▼
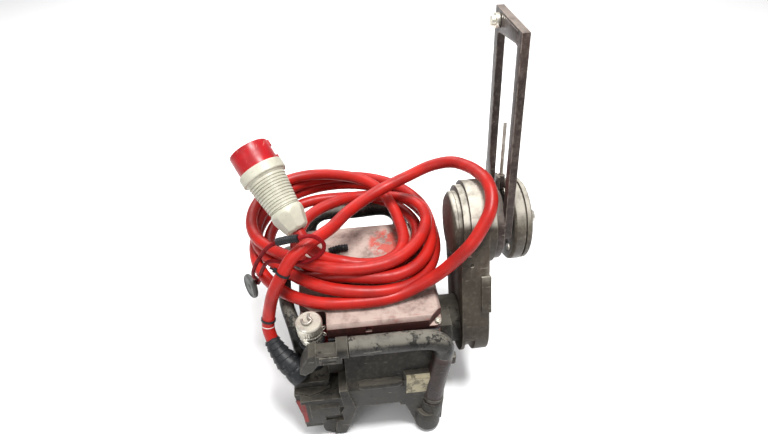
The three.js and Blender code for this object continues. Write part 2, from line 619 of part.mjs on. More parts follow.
function guardFrame() {
  const [half, spread, reach] = [GUARD.legHalf, GUARD.spread, GUARD.reach];
  const leg = (side) =>
    prism("x", polygon([
      guardPoint(0, side * (spread - half)), guardPoint(0, side * (spread + half)),
      guardPoint(reach - 30, side * (spread + half)), guardPoint(reach - 30, side * (spread - half)),
    ]), GUARD.left, GUARD.right);
  const low = reach - GUARD.plate;
  const plate = prism("x", polygon([
    guardPoint(low - 6, -spread - half), guardPoint(reach - 12, -spread - half),
    guardPoint(reach + 2, spread + half), guardPoint(low - 6, spread + half),
    guardPoint(low, spread - half - 8), guardPoint(low, -spread + half + 6),
  ]), GUARD.left, GUARD.right);
  // the raised pad that the guard itself lies on
  const pad = prism("x", polygon([
    guardPoint(low + 2, -spread + half), guardPoint(reach - 13, -spread + half),
    guardPoint(reach - 5, spread / 2), guardPoint(low + 2, spread / 2),
  ]), GUARD.left - GUARD.pad, GUARD.left + 1);
  const gusset = prism("x", polygon([
    guardPoint(20, 30), guardPoint(20, 58), guardPoint(66, 56), guardPoint(92, 52), guardPoint(92, 41),
    guardPoint(54, 26),
  ]), GUARD.left, GUARD.right - 3);
  const ring = pipe([GUARD.left - 1, HEAD.y, HEAD.z], [1, 0, 0], 20, 52, 4, 32);
  const sleeve = pipe([ARM.nose + GAP, HEAD.y, HEAD.z], [1, 0, 0], 17.5, 57, GUARD.left - ARM.nose - GAP, 32);
  return join(ring, leg(1), leg(-1), plate, pad, gusset, sleeve);
}
const knobAt = upGuard(GUARD.reach - 14, GUARD.spread - 11);
const LATCH_X = 205.5;
const rodUp = [0, Math.sin(GUARD_LEAN), Math.cos(GUARD_LEAN)];
const latchBlock = () => {
  const [y0, z0] = guardPoint(53.5, 0);
  const tab = prism("x", polygon([
    guardPoint(44, -8), guardPoint(72, -8), guardPoint(72, 8), guardPoint(44, 8),
  ]), GUARD.left, GUARD.left + 3);
  return join(rod([LATCH_X, y0, z0], rodUp, 5.5, 19, 12), tab);
};
add("guard_frame",
  cut(
    join(guardFrame(), latchBlock()),
    alongX(knobAt, GUARD.left - 2, GUARD.right + 1, 4 + GAP, 16),
    rod([LATCH_X, ...guardPoint(55, 0)], rodUp, 2.8, 30, 12),
  ), DARK_STEEL);
add("guard_knob",
  join(
    alongX(knobAt, GUARD.left - 11, GUARD.left - 5, 6.5, 20),
    alongX(knobAt, GUARD.left - 6, GUARD.left - GAP, 9.5, 24),
    alongX(knobAt, GUARD.left - 1, GUARD.right + 3, 4, 16),
  ), STEEL);
add("latch_rod", rod([LATCH_X, ...guardPoint(57, 0)], rodUp, 2.5, 92, 10), STEEL);

// ---------------------------------------------------------------- mains lead
// Out of the boot, up over the coil, round the head of the arm and back down to the coil.
const LEAD = [
  onGland(glandTip + bootLength - 4), [-139.8, -76.5, 182], [-137, -70, 199], [-131, -66, 222],
  [-122.5, -64, 246], [-108.5, -58, 270], [-94, -47, 288], [-72, -31, 296], [-40, 3, 291], [-10, 48, 283],
  [38, 86, 285], [87, 101, 298], [118, 103, 311], [146, 93, 323], [165, 64, 335], [176, 33, 343],
  [180, 10, 347], [181, -12, 341], [175, -32, 330], [162, -47, 314], [148, -57, 297], [134, -60, 280],
  [120, -60, 262], [104, -58, 242], [80, -60, 226], [51, -66, 216.5], [20, -71, 214.5],
];
const NUT_END = [-86, 8, 287];
const PLUG_END = [-148, 100, 367];
const plugAxis = new THREE.Vector3(...PLUG_END).sub(new THREE.Vector3(...NUT_END)).normalize();
const onPlug = (distance) => new THREE.Vector3(...NUT_END).addScaledVector(plugAxis, distance).toArray();
const TAIL = [onPlug(-GAP), onPlug(-14), [-66, -13, 264], [-48, -19, 253], [-34, -21, 250]];

function coilRing(grow = 0) {
  const [inner, outer] = [COIL.hole - grow, COIL.a + grow];
  const [low, high, r] = [COIL.bottom - grow, COIL.top + grow, 8];
  const ring = new THREE.LatheGeometry([
    [inner, low], [outer - r, low], [outer, low + r], [outer, high - 2 * r], [outer - 2 * r, high],
    [inner + r, high], [inner, high - r], [inner, low],
  ].map(([u, v]) => new THREE.Vector2(u, v)), 32);
  ring.rotateX(Math.PI / 2).scale(1, COIL.b / COIL.a, 1).translate(COIL.x, COIL.y, 0);
  return solid(ring);
}
add("mains_coil", coilRing(), CORD_RED);
// the lead starts square to the boot, just past its tip
const pastBoot = rod(onGland(glandTip + bootLength - 24), gland.along, 18, 24 + 2 * GAP, 16);
add("mains_lead", cut(tube(LEAD, CABLE_R, 8, 46), coilRing(GAP), pastBoot), CORD_RED);
add("mains_tail", cut(tube(TAIL, CABLE_R, 8, 8), coilRing(GAP)), CORD_RED);

function plugPins() {
  const across = new THREE.Vector3(0, 0, 1).cross(plugAxis).normalize();
  const over = plugAxis.clone().cross(across);
  return [0, 1, 2, 3, 4].map((i) => {
    const turn = (2 * Math.PI * i) / 5;
    const foot = new THREE.Vector3(...onPlug(108)).addScaledVector(across, 15 * Math.cos(turn));
    foot.addScaledVector(over, 15 * Math.sin(turn));
    return rod(foot.toArray(), plugAxis.toArray(), i === 0 ? 3.5 : 2.5, 23, 8);
  });
}

const plugTurned = (from, profile, segments) => turned(onPlug(from), plugAxis.toArray(), profile, segments);
add("plug_nut", plugTurned(0, [[0, 0], [14, 0], [21, 7], [24, 32], [23.5, 35], [0, 35]], 12), BEIGE);
add("plug_body",
  plugTurned(35.3, [[0, 0], [22.5, 0], [28.5, 50], [30, 52.5], [33.5, 53.5], [33.5, 68.5], [0, 68.5]], 28), BEIGE);
add("plug_shroud",
  join(plugTurned(104.1, [[0, 0], [30, 0], [30, 32.7], [26.5, 32.7], [26.5, 8], [0, 8]], 24), ...plugPins()),
  CORD_RED);

// ---------------------------------------------------------------- cord sleeve, tether and its cap
add("cord_sleeve", tube([[-109, -34, 309], [-95, -40, 317], [-81, -42, 320]], 5.5, 10, 4), BLACK);
const TETHER = [
  [-109.9, -33.6, 308.1], [-124, -30, 297], [-143, -25, 268], [-155, -18, 240], [-160, -4, 212], [-161, 9, 195],
  [-164.2, 12.2, 180],
];
add("tether", tube(TETHER, 2.8, 8, 20), CORD_RED);
add("hanging_cap",
  turned([-168, 10, 180], [-0.85, -0.5, 0.12], [[0, 0], [17, 0], [19.5, 2], [19.5, 6], [17.5, 8], [0, 8]], 28),
  BLACK);

export default head;
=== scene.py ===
"""The looks of the wall saw drive head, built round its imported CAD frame.

Places are in the design's own millimetres (the blade turns about X, the rail runs along Y, the feet
stand on Z = 0), and at() moves them into the frame, in metres.
"""

import json
import math

import bmesh
import bpy
from mathutils import Matrix, Quaternion, Vector

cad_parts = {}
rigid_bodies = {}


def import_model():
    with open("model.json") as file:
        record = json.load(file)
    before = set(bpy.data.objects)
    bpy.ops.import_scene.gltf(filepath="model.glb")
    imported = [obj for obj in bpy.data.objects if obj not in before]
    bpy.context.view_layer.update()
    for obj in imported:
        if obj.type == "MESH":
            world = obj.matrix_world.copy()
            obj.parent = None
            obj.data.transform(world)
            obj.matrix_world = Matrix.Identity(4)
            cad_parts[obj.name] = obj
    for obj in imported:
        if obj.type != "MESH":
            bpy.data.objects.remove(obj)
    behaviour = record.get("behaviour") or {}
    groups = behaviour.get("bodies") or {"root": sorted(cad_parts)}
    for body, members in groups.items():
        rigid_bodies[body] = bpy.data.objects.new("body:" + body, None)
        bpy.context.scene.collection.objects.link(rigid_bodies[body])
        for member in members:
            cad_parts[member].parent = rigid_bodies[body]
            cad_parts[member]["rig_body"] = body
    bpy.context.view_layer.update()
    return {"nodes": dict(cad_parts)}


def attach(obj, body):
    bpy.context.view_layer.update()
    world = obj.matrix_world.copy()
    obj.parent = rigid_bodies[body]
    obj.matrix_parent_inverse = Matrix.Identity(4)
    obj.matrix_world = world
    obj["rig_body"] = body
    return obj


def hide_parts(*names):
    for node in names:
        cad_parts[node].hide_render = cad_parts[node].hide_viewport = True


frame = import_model()

# ------------------------------------------------------------------ driving dimensions, in millimetres
CENTRE_X = 54.5  # the frame's origin along the design's X
LID_TOP = 205
CABLE_D = 18

GLAND = Vector((-98.7, -122.1, 118.6))
GLAND_ALONG = Vector((-35, 34, 44)).normalized()
NUT_END = Vector((-86, 8, 287))
PLUG_END = Vector((-148, 100, 367))
PLUG_ALONG = (PLUG_END - NUT_END).normalized()

X, Y, Z = Vector((1, 0, 0)), Vector((0, 1, 0)), Vector((0, 0, 1))


def at(point):
    """A place in the design, as a place in the frame."""
    x, y, z = point
    return Vector((x - CENTRE_X, y, z)) / 1000


def on_gland(distance):
    return GLAND + GLAND_ALONG * distance


def on_plug(distance):
    return NUT_END + PLUG_ALONG * distance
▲
■ **PROBLEM DESCRIPTION**: Copy each line of the data above that holds "behaviour".

■ **RESPONSE TO THIS EXERCISE**:
    behaviour = record.get("behaviour") or {}
    groups = behaviour.get("bodies") or {"root": sorted(cad_parts)}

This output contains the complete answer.